De nombreuses familles mauriciennes furent endeuillées par la disparition de proches, comme le rappelle le monument aux morts érigé en face du Collège Royal de Curepipe à la mémoire des soldats mauriciens tombés au combat. Pourquoi ces jeunes hommes à la fleur de l’âge se sont-ils engagés dans cette guerre lointaine ? Le firent-ils par patriotisme envers la Grande-Bretagne, pouvoir colonial de l’époque. Ou envers la France avec ce fort attachement de Franco-Mauriciens à leur ancienne patrie. Peut-être le firent-ils pour voyager et voir autre chose que leur pays, peut-être aussi pour d’autres, afin d’échapper à la misère…
A cette époque, Maurice était en effet une colonie où la situation était plutôt morose. Le sucre, principal produit d’exportation, se vendait mal. L’île avait connu un accroissement exponentiel de sa population, traversé plusieurs épidémies et essuyé des cyclones dévastateurs. Si pendant la tourmente l’île ne souffrit d’aucune menace directe, le ravitaillement de la population fut ralenti avec les mouvements maritimes, déjà en déclin, qui décrurent de plus de la moitié en quatre ans. En 1914, le tonnage des marchandises débarquées dans le port était de 438 000 tonnes et il passa à seulement 192 000 tonnes en 1918. Pour compenser le déficit dans les importations de farine de blé, on se tourna vers l’exploitation du manioc.

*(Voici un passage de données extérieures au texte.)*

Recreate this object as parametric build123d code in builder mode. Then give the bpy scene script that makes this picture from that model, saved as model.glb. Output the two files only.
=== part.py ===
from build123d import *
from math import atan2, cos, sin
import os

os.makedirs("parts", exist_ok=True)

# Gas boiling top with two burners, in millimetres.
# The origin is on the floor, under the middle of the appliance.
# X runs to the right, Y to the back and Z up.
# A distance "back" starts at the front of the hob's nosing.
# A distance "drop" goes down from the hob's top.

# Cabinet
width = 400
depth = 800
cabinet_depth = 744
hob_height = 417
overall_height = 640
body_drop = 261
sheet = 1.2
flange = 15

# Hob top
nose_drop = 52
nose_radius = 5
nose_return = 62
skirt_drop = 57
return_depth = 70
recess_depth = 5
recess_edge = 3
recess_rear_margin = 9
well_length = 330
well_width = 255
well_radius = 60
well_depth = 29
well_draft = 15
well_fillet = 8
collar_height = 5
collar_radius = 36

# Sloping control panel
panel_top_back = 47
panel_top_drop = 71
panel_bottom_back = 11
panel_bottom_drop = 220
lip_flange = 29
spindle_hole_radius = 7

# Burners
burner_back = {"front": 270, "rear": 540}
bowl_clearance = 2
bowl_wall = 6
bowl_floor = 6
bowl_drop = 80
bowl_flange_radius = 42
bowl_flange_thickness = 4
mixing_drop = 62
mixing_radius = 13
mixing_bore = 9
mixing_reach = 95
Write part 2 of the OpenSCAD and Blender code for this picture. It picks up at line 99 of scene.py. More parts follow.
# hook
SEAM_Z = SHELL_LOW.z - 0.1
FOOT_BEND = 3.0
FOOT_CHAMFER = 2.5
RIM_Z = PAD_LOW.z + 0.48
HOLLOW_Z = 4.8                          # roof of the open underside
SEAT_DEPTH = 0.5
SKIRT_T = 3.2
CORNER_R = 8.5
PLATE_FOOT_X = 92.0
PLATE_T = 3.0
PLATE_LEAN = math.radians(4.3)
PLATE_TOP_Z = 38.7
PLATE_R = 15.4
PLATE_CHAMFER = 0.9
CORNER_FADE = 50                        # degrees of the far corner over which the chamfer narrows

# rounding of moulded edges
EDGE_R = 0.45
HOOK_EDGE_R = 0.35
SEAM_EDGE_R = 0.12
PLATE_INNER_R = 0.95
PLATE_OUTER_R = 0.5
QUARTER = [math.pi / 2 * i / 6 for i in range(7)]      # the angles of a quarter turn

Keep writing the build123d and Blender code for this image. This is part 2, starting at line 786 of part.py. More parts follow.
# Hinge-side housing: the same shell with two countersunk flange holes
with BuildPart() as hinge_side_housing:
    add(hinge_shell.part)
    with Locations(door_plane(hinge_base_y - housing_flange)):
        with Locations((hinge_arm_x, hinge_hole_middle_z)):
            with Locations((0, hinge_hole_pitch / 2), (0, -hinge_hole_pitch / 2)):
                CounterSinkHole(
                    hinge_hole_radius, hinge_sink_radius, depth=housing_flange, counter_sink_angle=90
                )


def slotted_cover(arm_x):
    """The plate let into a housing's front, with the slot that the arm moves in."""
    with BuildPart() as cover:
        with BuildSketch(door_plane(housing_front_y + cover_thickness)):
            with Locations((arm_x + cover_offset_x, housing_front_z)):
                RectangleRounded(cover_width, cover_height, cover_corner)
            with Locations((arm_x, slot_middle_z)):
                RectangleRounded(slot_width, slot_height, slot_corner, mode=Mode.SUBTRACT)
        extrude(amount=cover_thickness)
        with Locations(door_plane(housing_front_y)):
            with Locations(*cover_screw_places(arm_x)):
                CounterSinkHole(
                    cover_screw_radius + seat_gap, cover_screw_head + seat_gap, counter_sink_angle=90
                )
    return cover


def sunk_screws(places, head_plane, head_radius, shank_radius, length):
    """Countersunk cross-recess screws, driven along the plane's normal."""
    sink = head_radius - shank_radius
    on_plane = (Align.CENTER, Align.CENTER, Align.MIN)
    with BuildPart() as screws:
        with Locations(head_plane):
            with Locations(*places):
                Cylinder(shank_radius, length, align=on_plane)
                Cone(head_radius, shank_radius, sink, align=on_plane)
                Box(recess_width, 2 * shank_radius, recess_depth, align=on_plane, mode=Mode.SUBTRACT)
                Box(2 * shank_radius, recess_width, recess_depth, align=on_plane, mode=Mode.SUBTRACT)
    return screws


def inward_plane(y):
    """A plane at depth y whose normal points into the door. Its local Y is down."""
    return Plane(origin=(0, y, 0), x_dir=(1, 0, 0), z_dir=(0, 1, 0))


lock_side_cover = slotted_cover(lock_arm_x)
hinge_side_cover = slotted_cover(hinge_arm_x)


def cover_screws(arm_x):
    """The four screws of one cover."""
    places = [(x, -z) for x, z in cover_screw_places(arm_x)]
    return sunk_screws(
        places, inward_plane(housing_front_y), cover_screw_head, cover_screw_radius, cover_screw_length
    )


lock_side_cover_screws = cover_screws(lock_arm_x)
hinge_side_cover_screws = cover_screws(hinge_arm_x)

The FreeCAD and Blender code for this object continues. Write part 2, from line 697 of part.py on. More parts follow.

La signature de l’armistice du 11 novembre 1918 procura donc un grand soulagement à la petite colonie… mais qui fut de courte durée puisqu’au lendemain de la guerre, une épidémie de grippe s’abattit sur la population. Les activités économiques et sociales furent enrayées. Les écoles fermèrent leurs portes, l’absentéisme paralysa les entreprises, théâtres et cinémas se vidaient, certaines gares furent temporairement désaffectées… L’épidémie fit plus de 10 000 morts.
Mais après un début de siècle difficile, la chance allait finir par sourire à la colonie. Guerre et épidémie n’allaient pas avoir raison de la ténacité et de l’esprit d’entreprise que certains sucriers mauriciens ont toujours su prévoir. Lorsqu’ils se fédérèrent pour créer le Syndicat des sucres en 1919, ils choisirent d’abandonner le marché asiatique sur lequel Maurice vendait tout son sucre depuis plusieurs décennies, pour se tourner vers la Grande-Bretagne. Cela s’avéra une excellente initiative puisque Maurice vendit, cette année-là, 220 000 tonnes de sucre à £ 90. £ 20 millions furent directement injectées dans l’économie locale!
Cette manne, une aubaine inattendue, était sans précédent. Il y avait bien eu, durant le première moitié du 19e siècle, l’augmentation considérable des revenus avec abolition de la taxe d’entrée de 10 shillings en 1825 et le doublement du prix à la tonne en 1827. Mais le principe de “préférence impériale” sur les produits importés des colonies, instauré par la Grande-Bretagne pour raffermir l’unité au sein de son empire, allait changer la donne.
Le sucre mauricien allait en profiter massivement et ce choix éclairé allait constituer une avancée décisive pour l’industrie sucrière (cette préférence se transforma après l’indépendance en Protocole sucre, aujourd’hui aboli). Il permit à l’économie mauricienne de connaître un boom sans précédent qui allait voir l’île sortir enfin du marasme dans lequel elle était empêtrée depuis plusieurs décennies et voir l’avenir avec une confiance désormais renouvelée.